Penthouse. A cat. Bad sinuses. Is film's premier prince of darkness just a regular guy?

There is that moment when, sitting in a Westwood office, he's had enough of the ceaselessly ringing phone console. In the middle of talking, he suddenly stands, reaches for the thing and grumbles, "Let me just figure out a way... ."

Oh, no! Will he throw it against the wall like the time he threw a bottle of ketchup across the room at a West Hollywood diner to impress a woman? Or will he smash it to bits the way he trashed furniture in a trailer on the set of Coppola's "Cotton Club" because he wanted to get more into his character? Alas, he just yanks the cord out and sets the phone down on the table.

As he says with a sly smile toward the end of the interview, "I like to cultivate some mystery."

Actress Kristina Fulton lived with Cage for three years and is now six months pregnant with his baby. In a phone interview, she talked about their relationship. "Being with him is like being in a movie -- a constantly surreal movie," she said, laughing. "If you're not onstage with him, go play somewhere else."

When the two of them would make bets with each other, she said, the loser paid by doing something -- "something humiliating," Fulton explained. "I lost a bet and he made me march down Haight Street in San Francisco screaming at the top of my lungs, for 2 1/2 blocks, in the middle of the street." She had to yell, "Round and round and round I go, down and down and down I go." She remembers the incident with amusement: "People were clapping and laughing."

Fulton, 23, plays Nico, a singer with the Velvet Underground in Oliver Stone's movie "The Doors," due out late this year. Cage, she said, "inspired me completely with my own acting. The reason I got the role in 'The Doors' is because of living with him... . Being around him, I started understanding about acting. I didn't go to any classes. He just taught me a lot. By the time I got to Oliver Stone I was so on fire, I was really out there."

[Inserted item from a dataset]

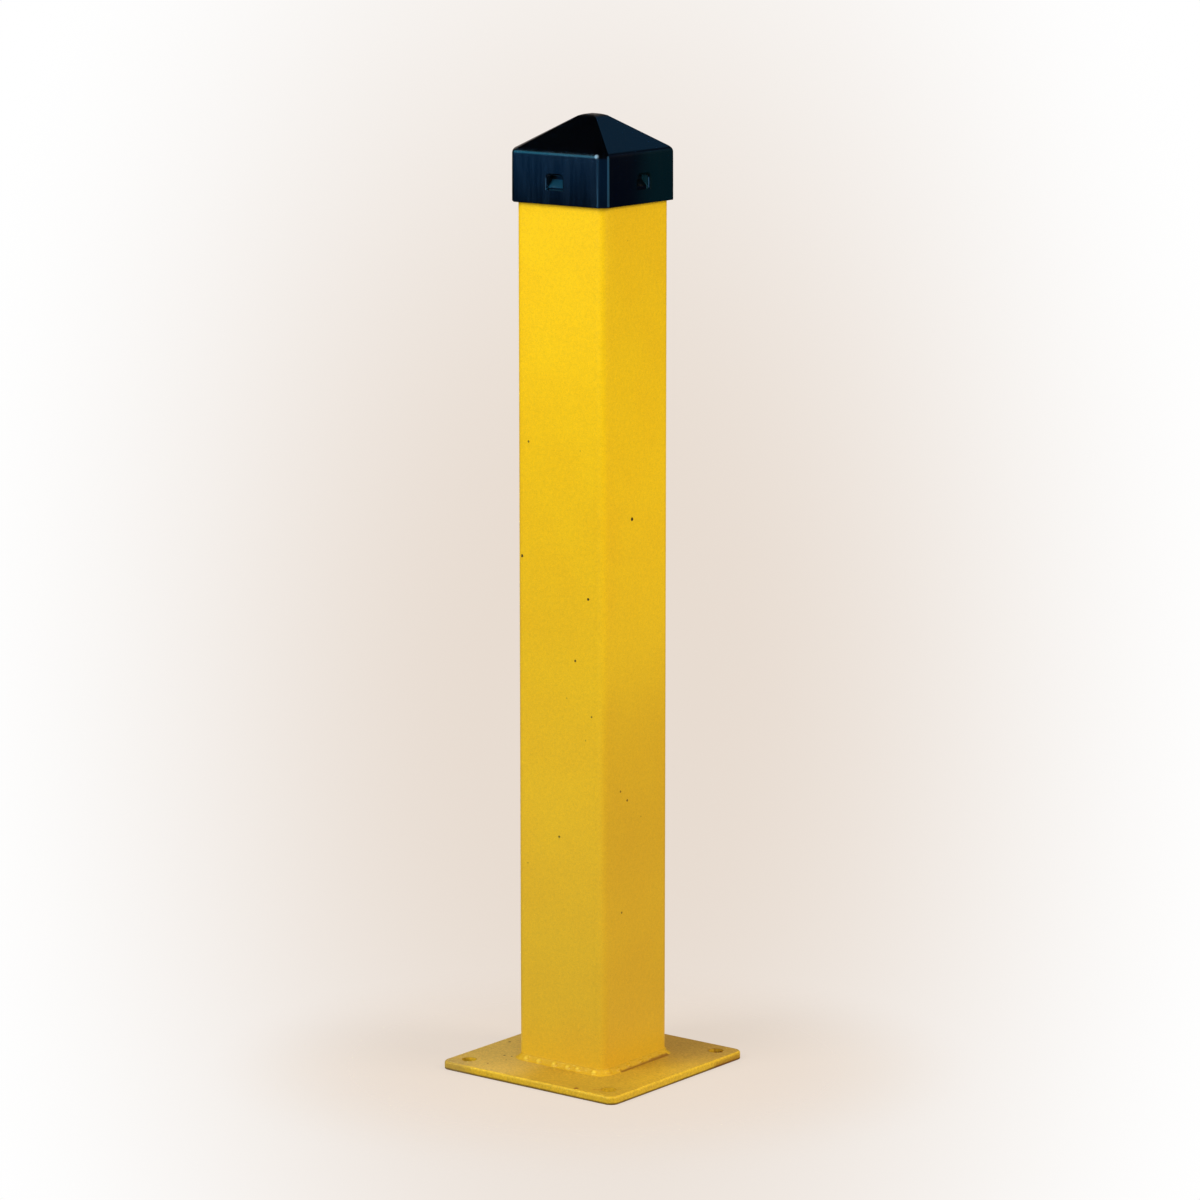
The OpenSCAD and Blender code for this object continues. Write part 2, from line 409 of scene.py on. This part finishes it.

She said proudly, "I feel like I'm a female Nick Cage."

They haven't lived together for six months. But Cage, who knows that she's expecting his baby, says, "I am looking forward to it." But he worries about his past relationship problems. "I have to be much more cautious and careful this time and realize that I'm not Cary Grant," he says.

Nicolas Cage grew up Nicolas Coppola, the son of August Coppola, now a dean at San Francisco State University, and the nephew of director Francis Ford Coppola. He was 8 when "The Godfather" made his uncle famous.

As a child growing up in Long Beach he was fascinated by television. Cage took his first acting lessons -- in comedy and juggling -- at 14 to pass the summer. It wasn't until he was 15 and saw James Dean in "East of Eden" that he became smitten with acting as a vocation.

His family had moved back to Los Angeles during his high school years, and he attended Beverly Hills High School, where he became good friends with Crispin Glover, another actor known for his eccentricities. The friendship has lasted, though neither stayed very long in high school. Cage quit in his junior year, miffed over getting only a tiny part in the school production of "West Side Story." He decided he'd go out and get real work.

He was 16 when he got a part as a surfer-muscleman on a television show, "The Best of Times." His film debut was a tiny part in the 1982 "Fast Times at Ridgemont High." His first substantial part came in his uncle's 1983 "Rumble Fish." He was reading opposite actors auditioning for the film when he was told, much to his surprise, he says, that he himself would have a part.

The same year he appeared in Martha Coolidge's "Valley Girl," but he had created a new name for himself -- Cage. He didn't intend to slight his uncle -- "I feel very fortunate working with Francis" -- but he wanted to shake some unwanted attention.

"My grandmother said it was a stupid thing," he confesses. "I started working when I was 16. If I had started later I probably would not have changed my name. But young actors at 16 can be very cruel. And I worked with people, like Eric Stoltz, who just would not let up -- you know, on 'Fast Times,' hanging outside my trailer constantly quoting lines from 'Apocalypse Now,' 'Godfather.' It was just like, 'C'mon, let me do my work. Get off my back.' "

Making money has been important to him. Coming of age, he watched with some envy as his uncle's family grew wealthy.

"My father is an educator," Cage says. "That is not the most lucrative business. Nor does he care. He's not a capitalist."

But it was different for Cage, who lived with his family on the modest edges of Beverly Hills during his high school years. "I was always in these weird circumstances. Like going to Beverly Hills High School but living on the corner of Wilshire Boulevard and La Cienega and then basically having these football players throw their Porsches in my face and taking girls out on dates when I was riding the bus to school, because my father thought it was such a good school. And it was." His voice is low and quiet, almost matter-of-fact. "But I'd finally had enough. And I left. I suppose I always wanted that sports car." He chuckles softly.

Today he owns a black Mercedes and a '67 Corvette. A convertible is next on his wish list. "I have a passion for vintage muscle cars," he says.

For his next role, he's got his eye on a Washington political drama, "Investigation," written by Paul Schrader. The character who attracts him is a murderous presidential aide hamstrung by deceitful people around him.

"Unfortunately I may have blown it," he says in a sheepish grumble. "I may have asked for too much money." Meanwhile he hangs out with friends like Glover and Tom Waits and Charlie Sheen. He threatens to learn to surf but he hasn't even bought a board. "So I'm just a hypocrite," he purrs naughtily. "We're all looking for a healthy way to get high. Am I ever gonna do it? I don't know. It sounds good, doesn't it?"